You declare your rental income and expenses via ELSTER using the Anlage V form. For the 2025 tax year, you split your financing costs across two specific blocks. You enter your regular, ongoing mortgage interest (Schuldzinsen) in Zeilen 46 to 48. You enter your one-off loan procurement costs (Geldbeschaffungskosten), such as the Grundschuld notary fee or a Disagio, in Zeilen 49 to 51. Mixing these up delays your assessment. The tax office reviews one-off costs closely to ensure you are not improperly deducting purchase contract notary fees. Anlage V Easy maps these figures to the correct ELSTER lines automatically. Prepare your German rental tax report from abroad in 10 minutes for 79 €. You simply input the interest total from your Zinsbescheinigung and the software handles the specific field placements. You submit the form before the standard filing deadline, which is 31 July of the following year.

10. Documenting your loan for Finanzamt Neubrandenburg

Non-resident property owners typically fall under the jurisdiction of Finanzamt Neubrandenburg.

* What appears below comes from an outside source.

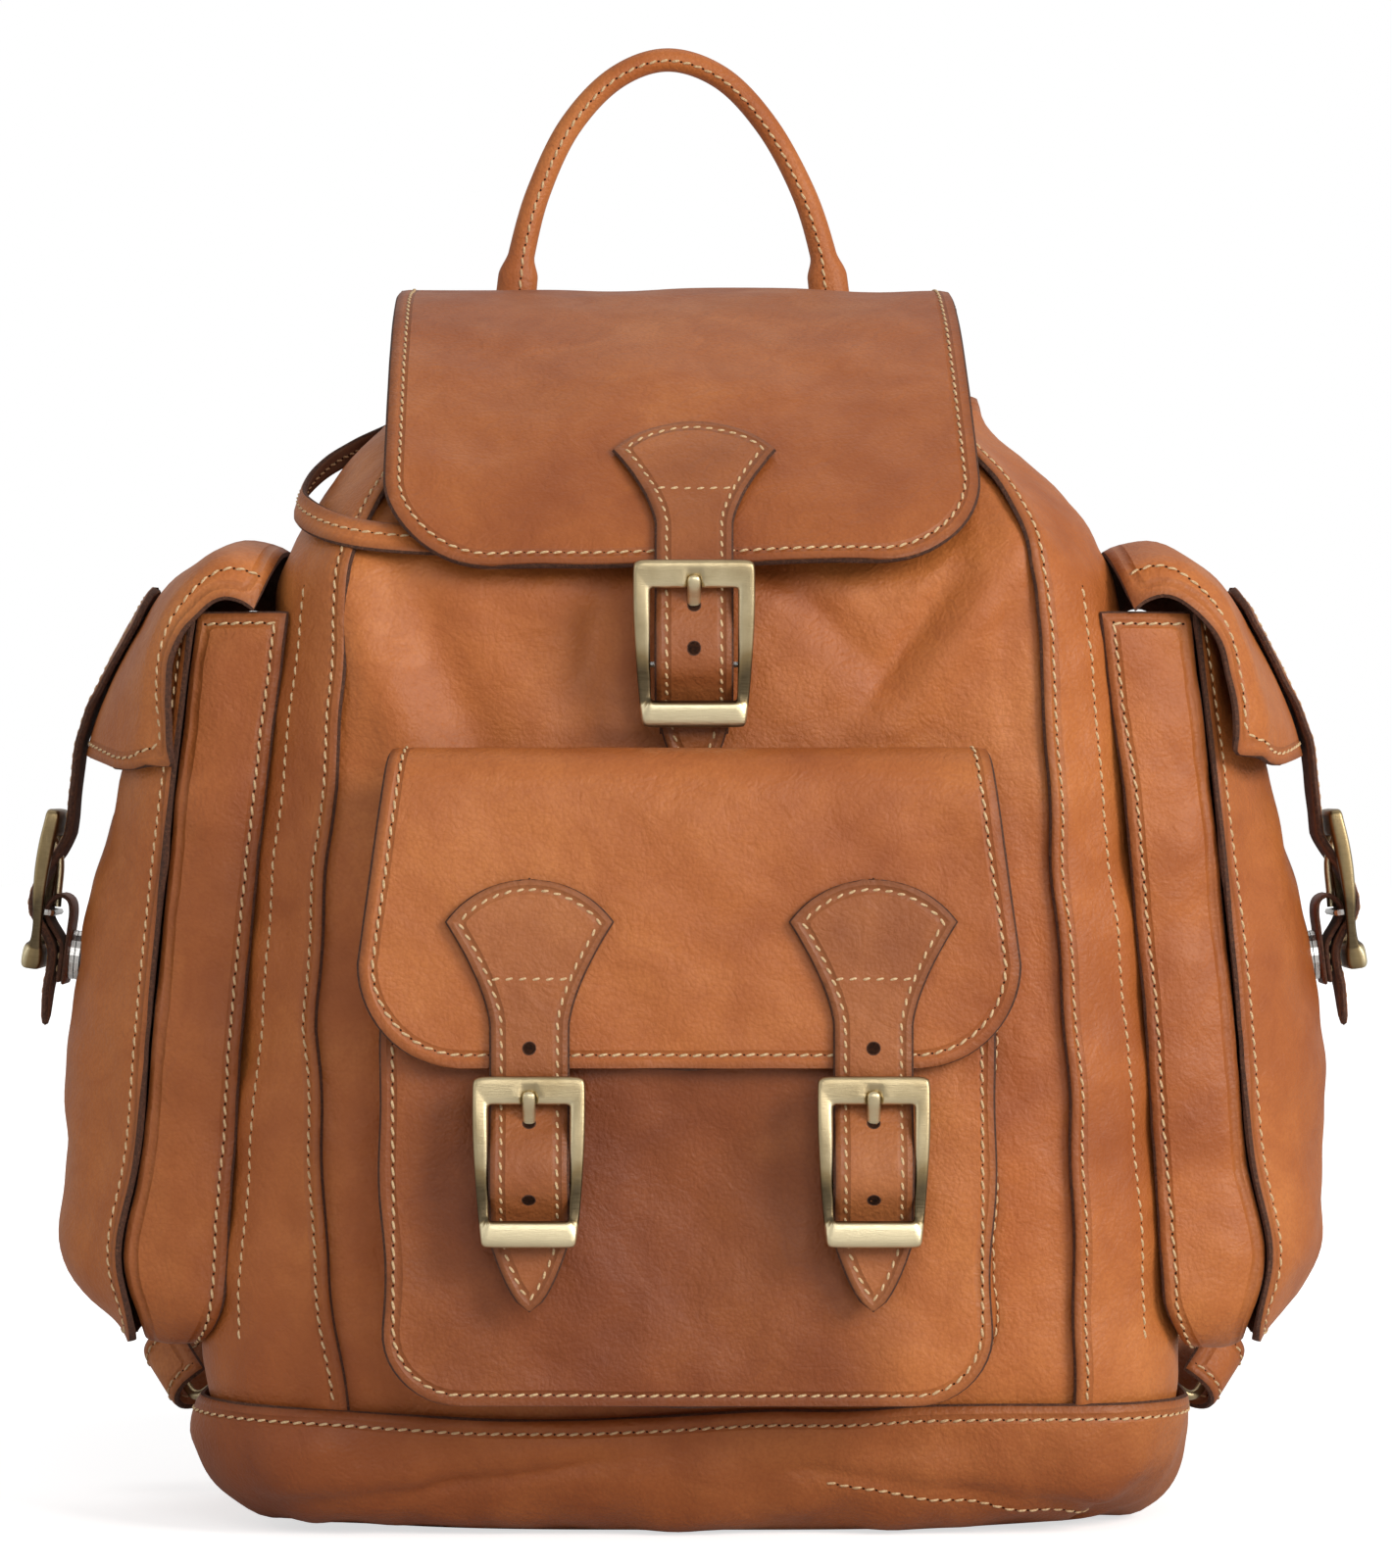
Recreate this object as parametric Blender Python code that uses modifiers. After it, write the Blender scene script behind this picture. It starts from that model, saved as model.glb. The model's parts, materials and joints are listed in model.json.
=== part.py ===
"""Leather backpack: a gusseted bag body on a base pan, one front and two side
pockets, four flaps, five buckled straps with a magnetic snap behind each, a
rolled carry handle and two shoulder straps.

Lengths are in millimetres until an object is built, then metres.  +X is the
bag's left-to-right seen from the front, -Y is its front, +Z is up.  Profiles
are drawn as (d, z), where d is the distance out from the bag's middle plane.
"""
import bpy
import bmesh
import numpy as np
from math import cos, sin, pi, radians, sqrt, hypot, atan2
from mathutils import Matrix, Vector

MM = 0.001
GAP = 0.3                      # air between two pieces that touch

# leather and metal stock
LEATHER = 3.0                  # body panels and flaps
STRAP_THICK = 3.0              # buckled straps, two layers sewn together
STRAP_WIDE = 23.0
CHAPE_THICK = 1.5
CHAPE_WIDE = 21.0
BAR_RADIUS = 1.0
PRONG_WIDE = 3.2
PRONG_THICK = 2.0
SNAP_RADIUS = 8.0
SNAP_THICK = 1.4
HOLE_RADIUS = 1.7

# bag body: height, half width, front distance, at each level
LEVELS = np.array([40.0, 110.0, 174.0, 238.0, 302.0, 322.0, 342.0, 354.0, 372.0])
HALF_WIDTHS = np.array([157.0, 153.0, 148.0, 141.5, 134.0, 126.0, 111.0, 97.0, 92.0])
FRONTS = np.array([75.0, 75.5, 76.0, 76.0, 75.0, 60.0, 41.0, 26.0, 20.0])
BACK = 75.0
FRONT_CORNER = 38.0
BACK_CORNER = 25.0
BASE_HEIGHT = 40.0
BASE_ROUND = 20.0
BACK_TOP = 398.0
SEAM_GAP = 0.5                 # air between two body panels at their seam
FRONT_SEAM = 0.32              # share of the half girth where the front panel ends
BACK_SEAM = 0.75               # share where the back panel starts
LOOP_OUT = 18.0                # how far the drawstring's slack loop stands out

# front pocket
POCKET_HALF = 95.0
POCKET_BOTTOM = 46.0
POCKET_TOP = 226.0
POCKET_CORNER = 24.0
POCKET_SEAM = 109.0            # distance out to the gusset's front rim
POCKET_FACE = POCKET_SEAM + GAP + LEATHER
FRONT_FLAP_HALF = POCKET_HALF - 5.0    # half the pocket flap's width at its fold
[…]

This specific tax office handles thousands of foreign landlords and enforces strict documentation standards. They will ask for proof of your financing costs during your first tax assessment. You must submit a copy of your Darlehensvertrag (loan contract). The contract proves the loan is directly tied to the German property. You also submit the Grundschuldbestellungsurkunde (land charge deed) if you claim notary fees as procurement costs. Every subsequent year, you hold the Zinsbescheinigung ready. Neubrandenburg rarely asks for the annual certificate once the loan is established, but they reserve the right to audit your figures. If you refinance or take a secondary loan for renovations, you must proactively submit the new Darlehensvertrag with that year's tax return. Keep your Kontoauszüge (bank statements) showing the actual monthly debits. The Finanzamt wants to see that the money actively left your account, fulfilling the Abflussprinzip (outflow principle) for tax deductions.